Evaporative phase transitions are widely present in industrial production and daily life such as thin film processes and crystal growth. The evaporation of the liquid layer and the thermocapillary convection affect each other and restrict each other, making the energy transfer mechanism of the evaporation interface very complicated. To understand the evaporation characteristics of water in its low-pressure pure vapor environment, a series of experimental studies were carried out on the temperature distributions and evaporating rate of water evaporation in the annular pool. The cylinder temperature of the annular liquid pool is controlled between 3℃ and 15℃, and the evaporation environment pressure ranges from 394 Pa to 1467 Pa, when the temperature measurement starts, the depth of water is 10 mm. The results show that the temperature of the vapor side on the liquid-vapor interface is higher than that of the liquid side and there is an obvious temperature jump across the vapor-liquid interface. With the decrease of the pressure ratio, the evaporation rate increases, and the interface temperature jump is enlarged. Meanwhile, with the increase of the distance from the cylinder, the local evaporation rate decreases, thus, the temperature jump decreases. At the same pressure ratio, as the cylinder temperature increases, the heat flux from vapor side decreases, the temperature jump decreases at all measurement points. Within the experimental controlled parameters, the maximum temperature jump obtained in the measurements is 2.56℃. Due to the coupling effect of evaporation cooling and thermocapillary convection, there is a uniform temperature layer with a thickness of about 2 mm under the evaporation interface.

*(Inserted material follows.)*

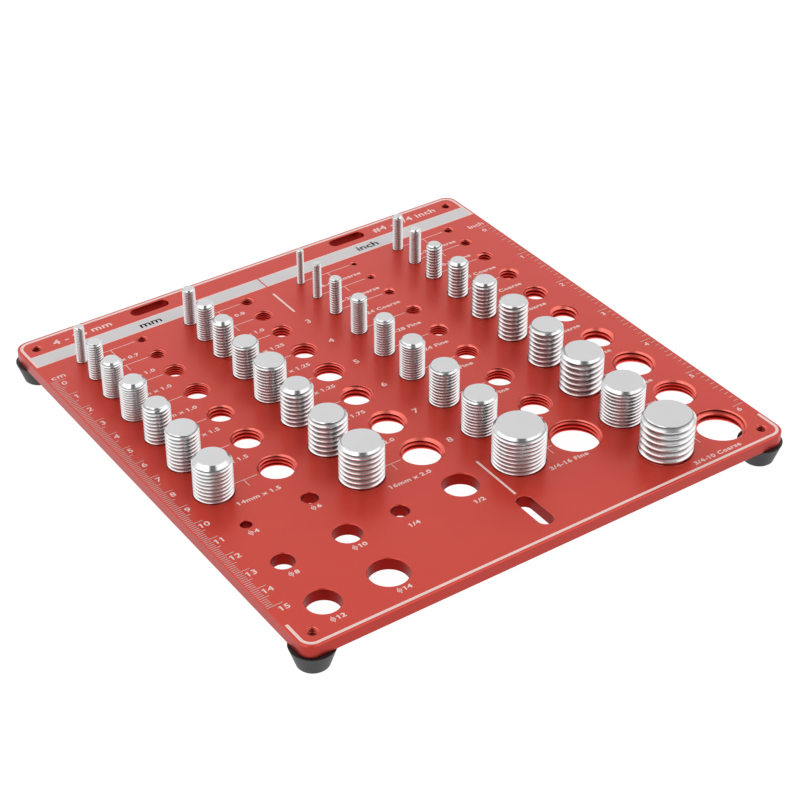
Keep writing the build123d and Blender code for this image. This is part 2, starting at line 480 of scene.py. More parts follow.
def cut_thread_pair(plate, thread):
    """A tapped hole, and the seat that its stud stands in."""
    hole_x, hole_y, _ = MOUNTS[f"tapped_{thread.size}"]["pos_m"]
    plate.tapped_hole(hole_x, hole_y, thread.radius, thread.pitch)
    bore = thread.radius - INNER_DEPTH * thread.pitch
    mouth = thread.radius + SEAT_MOUTH_CLEARANCE * MM
    seat = [(bore, PLATE_BOTTOM), (bore, PLATE_TOP - mouth + bore), (mouth, PLATE_TOP)]
    plate.turned_hole(thread.x, thread.y, seat)


def cut_plain_hole(plate, mount):
    radius = mount["dims"]["r_mm"] * MM
    lower, upper = PLAIN_BOTTOM_CHAMFER * MM, PLAIN_TOP_CHAMFER * MM
    outline = [
        (radius + lower, PLATE_BOTTOM),
        (radius, PLATE_BOTTOM + lower),
        (radius, PLATE_TOP - upper),
        (radius + upper, PLATE_TOP),
    ]
    hole_x, hole_y, _ = mount["pos_m"]
    plate.turned_hole(hole_x, hole_y, outline)


def cut_slots(plate):
    """Two slots along the header and an upright one at the front."""
    header_y = PLATE_DEPTH - HEADER_SLOT_FROM_BACK
    slots = [
        (on_plate(HEADER_SLOT_FROM_SIDE, header_y), HEADER_SLOT, False),
        (on_plate(PLATE_WIDTH - HEADER_SLOT_FROM_SIDE, header_y), HEADER_SLOT, False),
        (on_plate(PLATE_WIDTH / 2, FRONT_SLOT_FROM_FRONT), FRONT_SLOT, True),
    ]
    chamfer = SLOT_CHAMFER * MM
    levels = [
        (SLOT_CHAMFER, PLATE_BOTTOM),
        (0, PLATE_BOTTOM + chamfer),
        (0, PLATE_TOP - chamfer),
        (SLOT_CHAMFER, PLATE_TOP),
    ]
    for place, size, upright in slots:
        outlines = [slot_outline(place, size, upright, grow, height) for grow, height in levels]
        plate.hole([plate.loop(outline) for outline in outlines])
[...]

The thickness of the uniform temperature layer near the cylinder is always larger than that in the middle of the evaporation interface. In the uniform temperature layer, the thermocapillary convection induced by radial temperature gradient transfers heat from the cylinder to the liquid-vapor interface to compensate for the latent heat of evaporation. Below the uniform temperature layer, the temperature rises rapidly due to heat conduction and buoyancy convection.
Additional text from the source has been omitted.